If you’d like to experience the spiritual, mystical wonders of the Māori tradition, a Māori Cultural Experience is a must-do. Queenstown’s Skyline Māori Cultural Show is one of the region’s most celebrated cultural events, combining traditional indigenous stories and cultural activities within a Kiwi Haka performance with an exciting gondola ride and a delicious NZ cuisine buffet dinner.
During your picturesque ride in the Skyline Gondola, you’ll experience stunning vistas of Queenstown and Lake Wakatipu, as well as spotting locals and visitors paragliding and bungy jumping. You may even want to try your hand at a luge ride before the show! After experiencing all the thrills of the Māori Cultural Performance, you have the option of enjoying a buffet dinner at the famed Skyline Restaurant. Here, you’ll adore the mouth-watering NZ cuisine buffet while delighting in the awe-inspiring panoramic views that the restaurant is so famous for.
The Kiwi Haka show itself – well, you’ll have to experience it for yourself to truly understand just how wonderful it is. While sitting comfortably in an intimate, tier-seated theatre, surrounded by traditional carvings and decorations, you’ll be introduced to around six performers who will take you to another time and place with their entertaining – and often haunting – songs, stories and dances.
Your spiritual journey through Maori culture and customs will include:
The Welcome Ceremony
Powhiri – you will be welcomed to Queenstown with a ceremonial welcome reserved for prominent guests.
Kaiana – The Kaiana is a traditional challenge involving the strongest warrior determining whether you are a friend or enemy. As a token of peace, a dart is presented.
Karanga – is a call made by the women, once the peace token has been accepted. This powerful and emotional call is designed to be heard in the spiritual world.

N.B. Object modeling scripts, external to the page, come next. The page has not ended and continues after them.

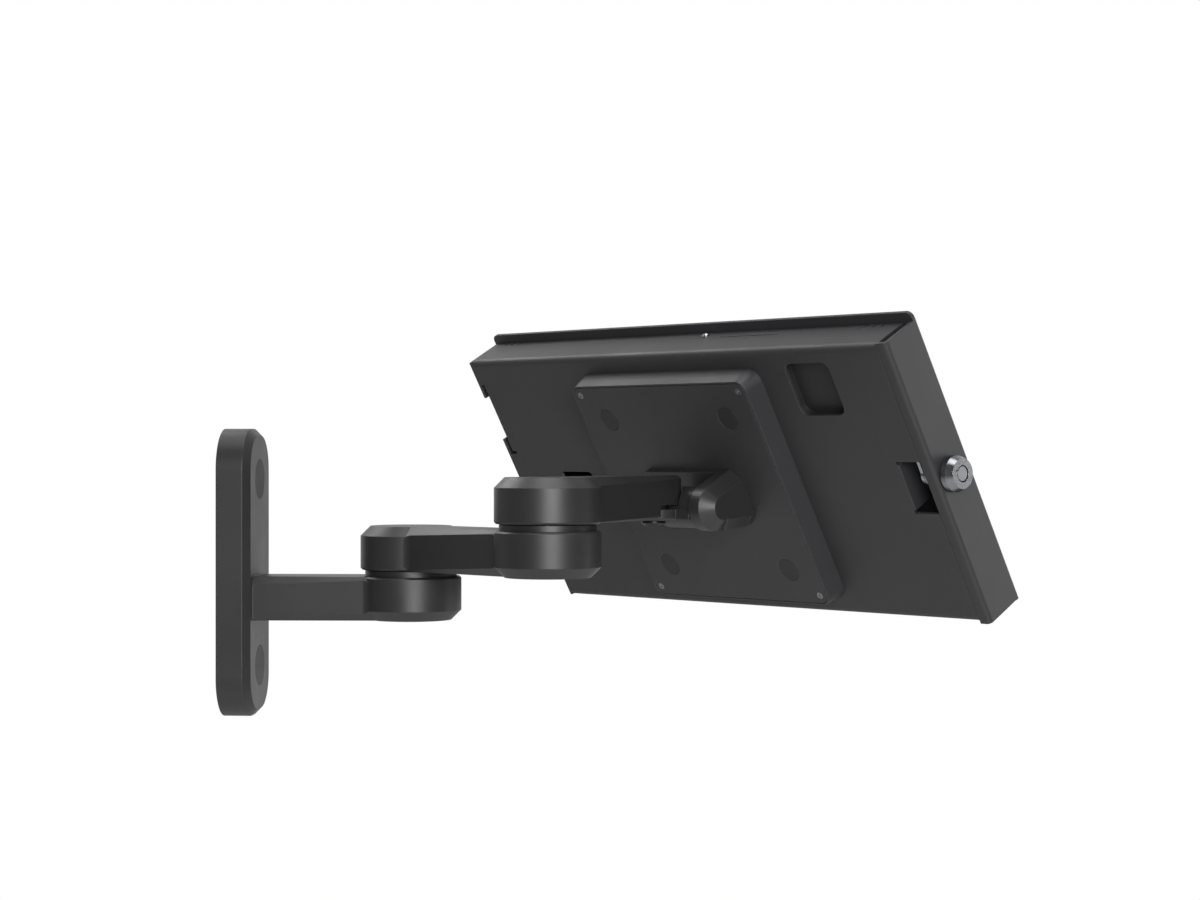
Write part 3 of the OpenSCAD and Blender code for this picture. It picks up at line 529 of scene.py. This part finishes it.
class WALLMOUNT_OT_stage(bpy.types.Operator):
    """Set the camera at the photograph's angle, the floor and the soft studio light"""
    bl_idname = "wallmount.stage"
    bl_label = "Stage"

    def execute(self, context):
        scene = context.scene
        data = bpy.data.cameras.new("camera")
        data.sensor_width = SENSOR_WIDTH
        data.lens = SENSOR_WIDTH * FOCAL_PIXELS / FRAME_PIXELS
        data.shift_y = CAMERA_SHIFT / FRAME_PIXELS
        data.clip_start = CLIP_START
        camera = bpy.data.objects.new("camera", data)
        camera.location = CAMERA_PLACE
        camera.rotation_euler = Euler((math.pi / 2, 0, math.radians(CAMERA_TURN)))
        context.collection.objects.link(camera)
        scene.camera = camera
        pale_floor()
        studio_world(scene)
        for name, (place, aim, size, watts) in LIGHTS.items():
            soft_box(name, place, aim, size, watts)
        scene.view_settings.view_transform = "Standard"
        return {"FINISHED"}


class WALLMOUNT_PT_panel(bpy.types.Panel):
    """Colours, sizes and pieces of the wall mount"""
    bl_label = "Wall Mount"
    bl_idname = "WALLMOUNT_PT_panel"
    bl_space_type = "VIEW_3D"
    bl_region_type = "UI"
    bl_category = "Wall Mount"

    def draw(self, context):
        column = self.layout.column()
        for name in WallMountSettings.__annotations__:
            column.prop(context.scene.wall_mount, name)
        for operator in OPERATORS:
            column.operator(operator.bl_idname)


OPERATORS = (WALLMOUNT_OT_finishes, WALLMOUNT_OT_tablet_pads, WALLMOUNT_OT_lock_thread,
             WALLMOUNT_OT_stage)
CLASSES = (WallMountSettings,) + OPERATORS + (WALLMOUNT_PT_panel,)


def register():
    for cls in CLASSES:
        bpy.utils.register_class(cls)
    bpy.types.Scene.wall_mount = bpy.props.PointerProperty(type=WallMountSettings)


def unregister():
    del bpy.types.Scene.wall_mount
    for cls in reversed(CLASSES):
        bpy.utils.unregister_class(cls)


def main():
    register()
    bpy.ops.wallmount.finishes()
    bpy.ops.wallmount.tablet_pads()
    bpy.ops.wallmount.lock_thread()
    bpy.ops.wallmount.stage()


if __name__ == "__main__":
    main()
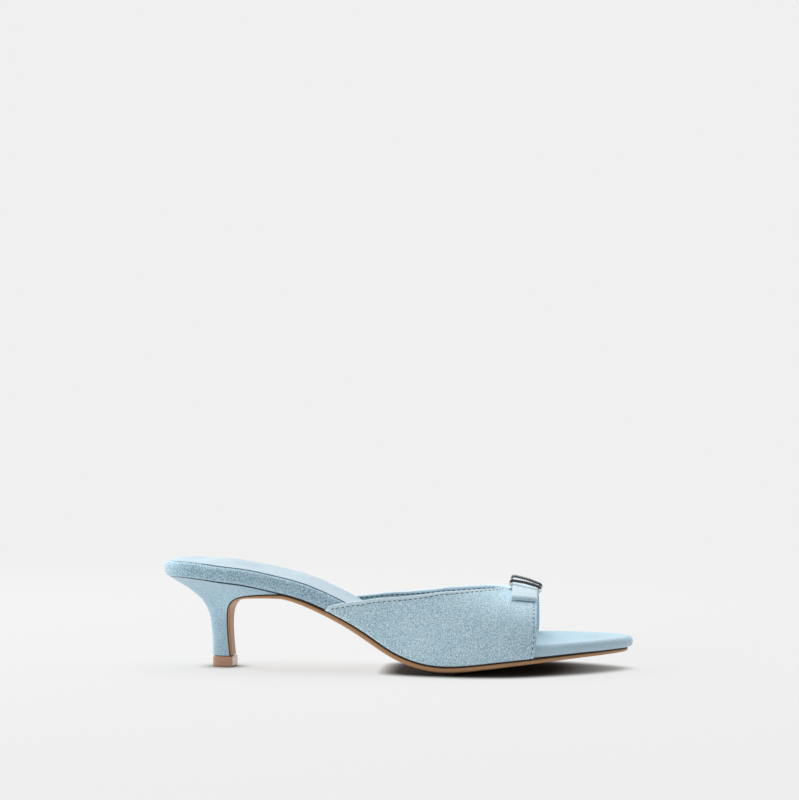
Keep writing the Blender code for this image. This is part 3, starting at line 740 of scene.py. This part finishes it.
Topline = namedtuple("Topline", "along outer inner")
TOPLINE = [Topline(*row) for row in (
    (0.3560, 0.000, 0.000),
    (0.3610, 0.043, 0.032),
    (0.3690, 0.086, 0.064),
    (0.3880, 0.144, 0.124),
    (0.4300, 0.275, 0.252),
    (0.4750, 0.417, 0.392),
    (0.5400, 0.590, 0.557),
    (0.6000, 0.741, 0.696),
    (0.6500, 0.853, 0.807),
    (0.6900, 0.934, 0.902),
    (0.7200, 0.990, 0.970),
)]

Front = namedtuple("Front", "turn along")
FRONT = [Front(*row) for row in (
    (0.00, 0.7967), (0.05, 0.8017), (0.12, 0.8035), (0.28, 0.8017),
    (0.50, 0.7992), (0.75, 0.7972), (0.92, 0.7957), (1.00, 0.7917),
)]


def last_section(along, grow, above=0.0):
    """Centre line, half-widths, base and height of the last's section, grown outwards."""
    base = seat_z(along)
    lean = math.sin(2.0 * seat_slope(along)) * 0.5
    foot = along + lean * min(above, FOOTBED_THICK) / LENGTH
    left = lateral(foot) + GAP + grow
    right = medial(foot) + GAP + grow
    high = read(RIDGE, "height", along) * INSTEP_HEIGHT - WALL + grow
    return RIDGE_SIDE, left + RIDGE_SIDE, right - RIDGE_SIDE, base, high


def on_last(along, turn, grow):
    """A point of the last's surface: turn runs from 0 at the outer feather to 1 at the inner one."""
    angle = turn * math.pi
    power = 2.0 / LAST_ROUNDNESS
    up_share = max(math.sin(angle), 0.0) ** power
    high = last_section(along, grow)[-1]
    centre, left, right, base, high = last_section(along, grow, high * up_share)
    wide = left if turn < 0.5 else right
    side = -1.0 if turn < 0.5 else 1.0
    tuck = FEATHER_TUCK * grow / WALL * max(0.0, 1.0 - high * up_share / FEATHER_HIGH) ** 2
    aside = (wide - tuck) * abs(math.cos(angle)) ** power
    return Vector((x_at(along), centre + side * aside, base + high * up_share))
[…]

Mihi – the Mihi is a native greeting, which pays tribute to the sky father, the earth mother and those lost in the past.
Nau Mai Haere Mai – this is an action song which signifies the conclusion of the powhiri. Men and women together crate a harmonious tune, stomp their feet and move their hands in a traditional manner.
The Stories and Traditions
Waka Hoi – Using the poi, the performers demonstrate a song that relays the story of the migration – when the first Māori arrived in Aotearoa (New Zealand).
Poi – the poi were once used by Māori warriors to train for use of weapons (such as the patu), as it strengthened their wrists. These days, the poi are used by the women to relay their history and to inspire the young Māori people to continue the heritage.
Maori weaponry – here you will see the Taiaha (long club) and Patu (short club) in demonstrated use. You will see how these two hand held close combat weapons were used to train warriors. The Taiaha are considered extremely treasured items and were passed down from father to son. They are carved in the form of a brave ancestor.
Haka – the spellbinding Haka is still commonly used today. It was traditionally used for both war – where it was performed before a battle in order to show the enemy the warrior’s strength and prowess – and for conveying meaning in a variety of other settings, such as to greet guests or to celebrate achievements.
The final performance will combine all of the traditional Māori performing arts, including the titorea and tirakau.